Title: Blossoming plum and crocus
Hanging scroll: ink and light colors on paper
Dimensions: Image: 45 5/8 x 20 1/4 inches (115.9 x 51.4 cm)
Gift of Dr. and Mrs. Frederick Baekeland
Object Number: 88.058.002
Although he declared himself a bunjin (scholar) painter, calligrapher and poet, Tessai was actually a rather syncretic artist who looked to many different sources in the development of his art. In addition to Chinese and Japanese literati traditions, he also learned from many Japanese indigenous schools, such as Kano, Rimpa and ukiyo-e, even experimenting some with Western-style painting.

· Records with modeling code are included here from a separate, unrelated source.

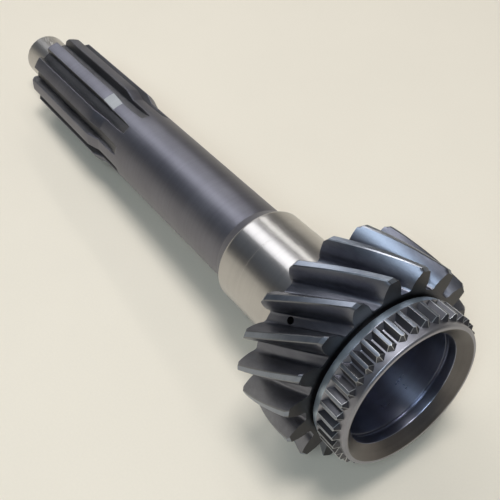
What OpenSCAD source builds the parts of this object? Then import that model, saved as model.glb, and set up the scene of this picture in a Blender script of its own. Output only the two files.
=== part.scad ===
// Main drive gear: a gearbox input shaft with its helical gear and clutch teeth, forged and machined in one piece.
// All stations are measured along the shaft from the end face at the gear end.
// The shaft lies at rest on two gear teeth and on the front end of its splines, gear end toward +X.

/* [Clutch ring] */
// Diameter of the plain rim and of the clutch tooth roots
rim_d = 42.3; // [42:0.1:43]
// Chamfer on the outer edge of the rim
rim_chamfer = 0.4; // [0.1:0.1:0.8]
// Number of clutch teeth
clutch_teeth = 39; // [30:1:42]
// Height of the clutch teeth above the rim
clutch_height = 1.55; // [1.2:0.05:2.2]
// Angle of the clutch tooth nearest the top
clutch_phase = 1.85; // [0:0.05:9]
// Width of the flat on top of a clutch tooth
clutch_land = 0.95; // [0.5:0.05:1.2]
// Width of the floor between two clutch teeth
clutch_floor = 0.5; // [0.3:0.05:0.8]
// Distance from the end face to the points of the clutch teeth, at their roots
clutch_point_at = 1.45; // [1:0.05:2]
// How far the points lean back from root to tip
clutch_point_lean = 0.75; // [0.3:0.05:1]
// Length that the points taper over, at their roots
clutch_point_len = 1; // [0.6:0.05:1.4]
// Distance from the end face to the back ends of the clutch teeth
clutch_back_at = 8.2; // [7:0.1:8.6]
// Slope length behind the floor between two teeth
clutch_runout = 1; // [0.6:0.1:1.4]
// Length of the clutch ring
ring_len = 10.5; // [10:0.1:12]
// Height of the ring's back edge above the rim
ring_back_rise = 0.7; // [0.1:0.05:1.1]

/* [Bearing pocket] */
// Width of the end face between the mouth and the rim
rim_face = 1.2; // [0.8:0.1:1.8]
// Depth of the mouth chamfer
mouth_depth = 2.9; // [1.5:0.1:3.5]
// Depth of the ring groove in the bore
groove_cut = 0.9; // [0.4:0.1:1.4]
// Distance from the end face to the ring groove
groove_at = 5.4; // [4.5:0.1:6]
// Width of the ring groove
groove_w = 0.9; // [0.6:0.1:1.4]
// Diameter of the roller bearing bore
pocket_d = 33.8; // [32:0.1:34.2]
// Thickness of the floor of the bore, up to the face that the front bearing seats against
pocket_floor = 2.3; // [1.5:0.1:6]
// Diameter of an oil hole
oil_hole_d = 2; // [1.5:0.1:2.6]
// Distance from the end face to the oil holes
oil_hole_at = 25.5; // [20:0.5:27]
// Tooth spaces that have an oil hole, counted from the lowest one
oil_hole_spaces = [0, 6, 11];

/* [Helical gear] */
// Number of gear teeth
gear_teeth = 17; // [16:1:20]
// Normal module of the teeth
gear_module = 2.69; // [2.6:0.01:2.75]
// Helix angle at the pitch circle, left hand
helix_angle = 30.9; // [20:0.1:34]
// Normal pressure angle
pressure_angle = 20; // [18:0.5:22]
// Thinning of a tooth at the pitch circle
tooth_thinning = 0.4; // [0.1:0.05:0.6]
// Chamfer along the edges of a tooth tip
tip_chamfer = 0.2; // [0.1:0.05:0.35]
// Chamfer on the ends of the teeth
tooth_end_chamfer = 0.75; // [0.4:0.05:1.2]
// Face width of the gear
gear_len = 20.5; // [16:0.1:22]
// Length of the neck between the ring and the gear
neck_len = 0.8; // [0.6:0.05:2.5]
// Wall of the neck round the bearing pocket
neck_wall = 3.4; // [2.6:0.1:3.8]

/* [Journal] */
// Wall of the shoulder round the bearing pocket; the front bearing seats against it
shoulder_wall = 1.6; // [1.2:0.1:3.6]
// Length of the shoulder
shoulder_len = 2; // [1.5:0.05:3]
// Diameter of the front bearing seat
seat_d = 30; // [29:0.1:31]
// Length of the front bearing seat
seat_len = 19; // [16:0.5:22]
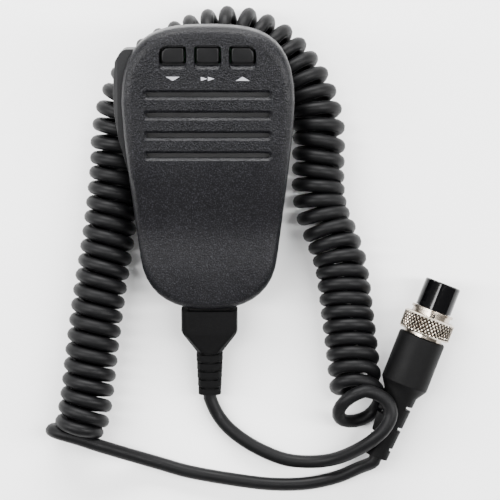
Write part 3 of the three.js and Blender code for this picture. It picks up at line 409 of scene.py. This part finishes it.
@dataclass(frozen=True)
class Finish:
    """One finish: its colours, its gloss and its relief."""

    name: str
    color: tuple[float, float, float]
    # The second colour, laid by the relief's flecks and by dust: painted glints on grain, marks and painted
    # groove shade on metal, the threads of the weave.
    fleck: tuple[float, float, float]
    roughness: tuple[float, float]
    metallic: float = 0.0
    coat: float = 0.0
    specular: float = 0.5
    relief: Relief = Relief.GRAIN
    scale: float = 1800.0
    depth: float = 0.00004
    wear_scale: float = 70.0
    fleck_share: float = 0.5
    scoop: float = 0.0
    groove_shade_attribute: str = ""

    def build(self, groups: EffectGroups) -> bpy.types.Material:
        """Make the material.

        Args:
            groups: The shared effects.

        Returns:
            The material.
        """
        material = bpy.data.materials.new(self.name)
        material.use_nodes = True
        tree = material.node_tree
        tree.nodes.clear()
        bench = NodeBench(tree)
        out = bench.add("ShaderNodeOutputMaterial")
        shader = bench.add("ShaderNodeBsdfPrincipled", in_Metallic=self.metallic, in_Coat_Weight=self.coat)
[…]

Tessai's paintings of plum blossoms express not only his admiration of the scholar traditions of China and Japan, but also refer to the Chinese scholar Su Shi (1036-1101), whom the artist identified with since they shared the same birth month and day. With bold, vigorous brushwork he strives for the kind of spontaneous and natural expressions that reflect the truly cultivated man. The combination of forced plum with a pot of crocus conveys the seasonal association with New Year and the anticipation of spring.
NOTE: This electronic record is compiled from historic documentation which may not reflect the Johnson Museum's complete or current knowledge of the object. Review and refinement of such records is ongoing.